Estinto il morbo, fatte le espurgazioni, consumate le contumacie, ogni pericolo cessato, spararono in città centocinquanta colpi di cannone, che sebbene intendessero a scuotere col tuono l’atmosfera e dissipare gli atomi della pestilenza, fu segno di festa per la città e per il regno; un banditore percorrendo le vie di Noja pubblicava libero il conversare fra cittadini, e intanto le sbarre erano disfatte, i fossi colmati; ogni segno di lutto e di terrore disparve. Si riabbracciavano i congiunti, gli amici, e tutti a processione recaronsi alla chiesa per cantar inni di grazie. Universale fu la gioja; ma ne’ seguenti giorni ciascuno trovandosi orbo di padre, o di consorte, o di figli, durevole mestizia serbò nel cuore.
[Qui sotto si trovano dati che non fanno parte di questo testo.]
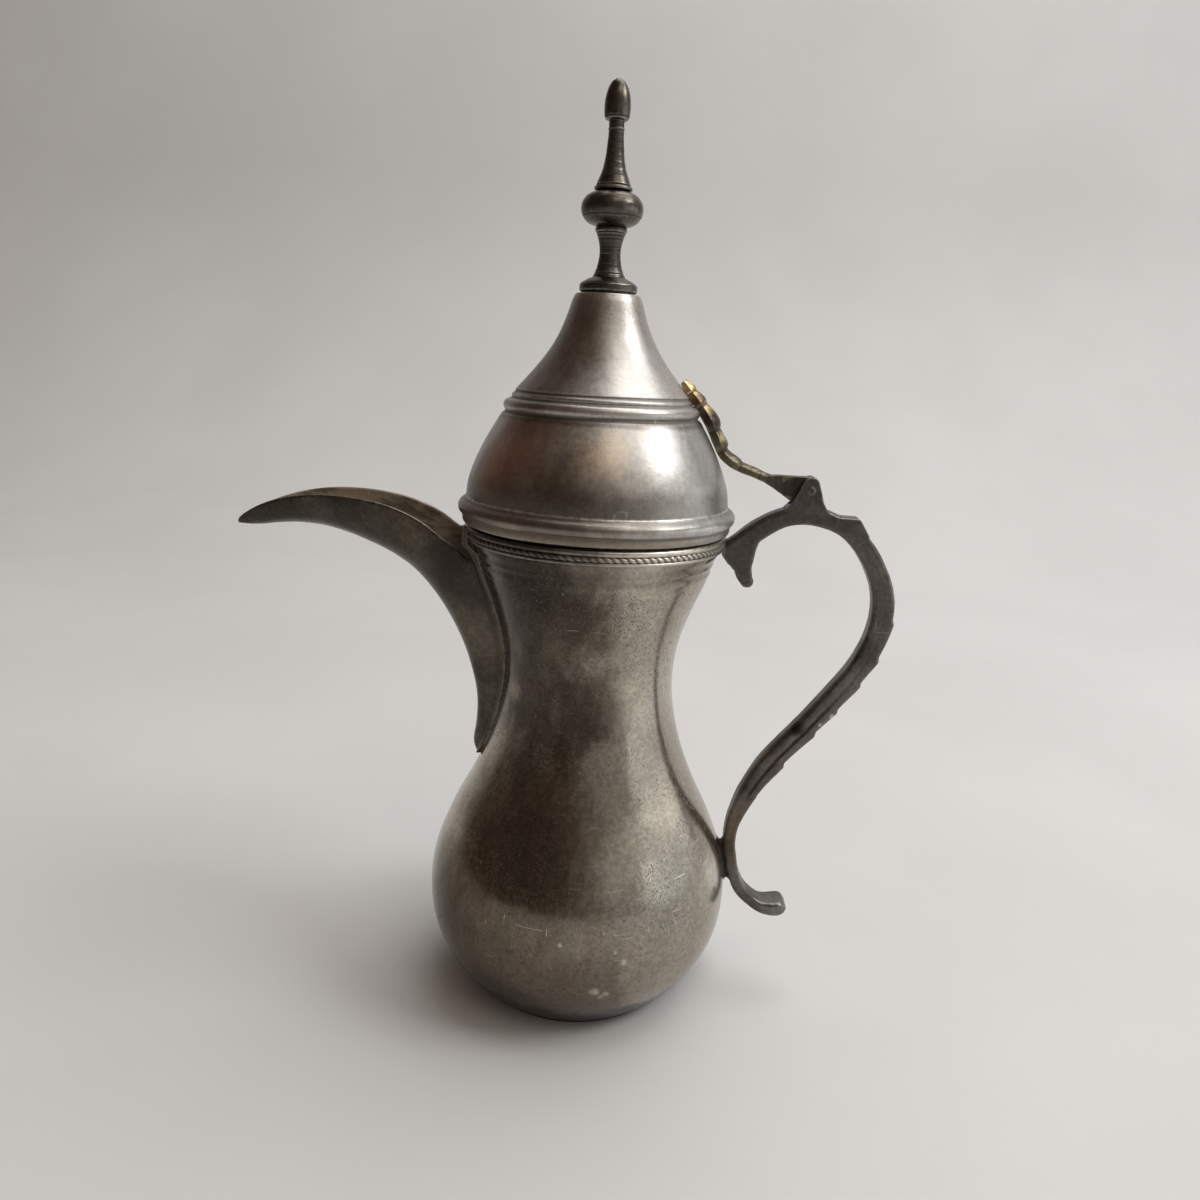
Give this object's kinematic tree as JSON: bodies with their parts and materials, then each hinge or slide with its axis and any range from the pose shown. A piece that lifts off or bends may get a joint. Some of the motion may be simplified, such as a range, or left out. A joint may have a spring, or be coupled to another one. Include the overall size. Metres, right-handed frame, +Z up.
{
  "type": "dallah coffee pot",
  "caption": "Spouted pear-shaped coffee pot in tarnished metal, with a long open beak, a scrolled cast handle and a hinged onion lid under a turned finial.",
  "frame": {"origin": "centre of the foot's underside, on the pot's axis", "axes": "+Z up along the pot's axis; -X towards the spout's tip, +X towards the handle and the lid's hinge; y = 0 is the mirror plane"},
  "size_m": [0.1932, 0.0914, 0.26],
  "materials": {
    "spun_metal": "tarnished silver-grey with a brown patina, satin; alloy not known",
    "cast_metal": "cast, darkened grey-brown, satin; alloy not known",
    "turned_metal": "lathe-turned, dark grey tarnish, satin; alloy not known",
    "worn_brass": "cast, with brass colour showing on the high points",
    "hidden_metal": null
  },
  "bodies": {
    "pot": {"vessel_body": "spun_metal", "base_plate": "hidden_metal", "foot_ring": "spun_metal", "neck_bead": "spun_metal", "rope_wire": "spun_metal", "mouth_ring": "spun_metal", "spout_trough": "cast_metal", "handle": "cast_metal", "handle_foot_pad": "cast_metal", "hinge_pin": "cast_metal"},
    "lid": {"lid_shell": "spun_metal", "lid_bezel": "hidden_metal", "lid_strap": "worn_brass", "finial_disc": "turned_metal", "finial_spool": "turned_metal", "finial_ball": "turned_metal", "finial_stem": "turned_metal", "finial_tip": "turned_metal", "finial_rod": "hidden_metal", "finial_washer": "hidden_metal", "finial_nut": "hidden_metal"}
  },
  "joints": [
    {"name": "lid_hinge", "type": "hinge", "parent": "pot", "child": "lid", "pos_m": [0.06, 0, 0.1569], "axis": [0, 1, 0], "range_deg": [0, 110]}
  ]
}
XX. Una notte si apprese il fuoco al magnifico teatro di San Carlo, e fu caso. Le poche genti che là stavano per le prime prove di un dramma fuggirono spaventate, e le grida e i globi di fumo divolgando il pericolo, si accorse da tutte le parti della città, ma già tardi. Crebbe l’incendio: esce il re e la famiglia dalla contigua reggia; la immensa mole del tetto superata dal fuoco, rende fiamme impetuose e lucenti, tanto che le riverbera il monte Sant’Elmo e ’l sottoposto mare: attonito e mesto il popolo rimirava. Il cielo da sereno diventò procelloso, ma tale il vento spirava che le fiamme lambivano i nudi ripari del Castelnuovo; e maggiore ventura fu la brevità del pericolo, perchè aridissima ed oliata era l’esca del fuoco.